Mit euren alpinistischen Höchstleistungen ward ihr, Thomas und Alexander, tatsächlich Mitauslöser einer neuen Sportkletterszene. Ihr habt wesentlich eine Trendsportart mitbegründet.
Thomas Huber: Das kann man definitiv so sagen. Wir waren wild unterwegs und haben auch viel Glück gehabt. Unsere ersten Erstbegehungen waren schon kleine Grenzgänge. Was wir da gemacht haben, das möchte ich nicht, dass das meine Kinder machen. Aber wir haben es bestanden. Und wenn man so an der Grenze unterwegs ist, ist man natürlich sehr sensibel. Da sind die Membranen der Sinne sehr dünn. Man ist offen für die ganze Natur, für das Gewaltige. Erst später, als der Alpenverein dann auch die Wettkämpfe ins Leben gerufen hat, wo Plastik dann plötzlich so die neue Wunderwaffe war, also die Plastikgriffe, dass man den Schwierigkeitsgrad nach oben schraubt, ist es mehr sportlicher geworden. Dann haben wir eher mehr die Klettergärten aufgesucht.
In den letzten 20 Jahren sind viele neue Trendsportarten dazugekommen, ebenso die soziale Vernetzung. Ausgefallene Plätze in der Natur können über Nacht von Menschen geflutet werden. Zeit, um gegenzusteuern?

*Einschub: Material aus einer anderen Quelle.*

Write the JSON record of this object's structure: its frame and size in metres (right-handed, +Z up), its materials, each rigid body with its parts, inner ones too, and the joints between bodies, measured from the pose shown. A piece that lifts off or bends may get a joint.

Alexander Huber: Wir haben uns auch genau deswegen engagiert, weil wir schon immer auch die Problematik sehen. Wir haben nicht nur erkannt, dass uns die Jägerschaft schimpft, wenn wir zu einem Felsen neu hinkommen, sondern wir haben ja auch selbst gesehen, dass beizeiten tatsächlich Probleme da sind. Und wenn wir jetzt den Felsen direkt gleich ansprechen – die Felsenbrüter wollen halt einfach in diesem Felsen brüten und da muss man als Kletterer erkennen, dass es nicht geht, zu gegebener Zeit hier zu klettern.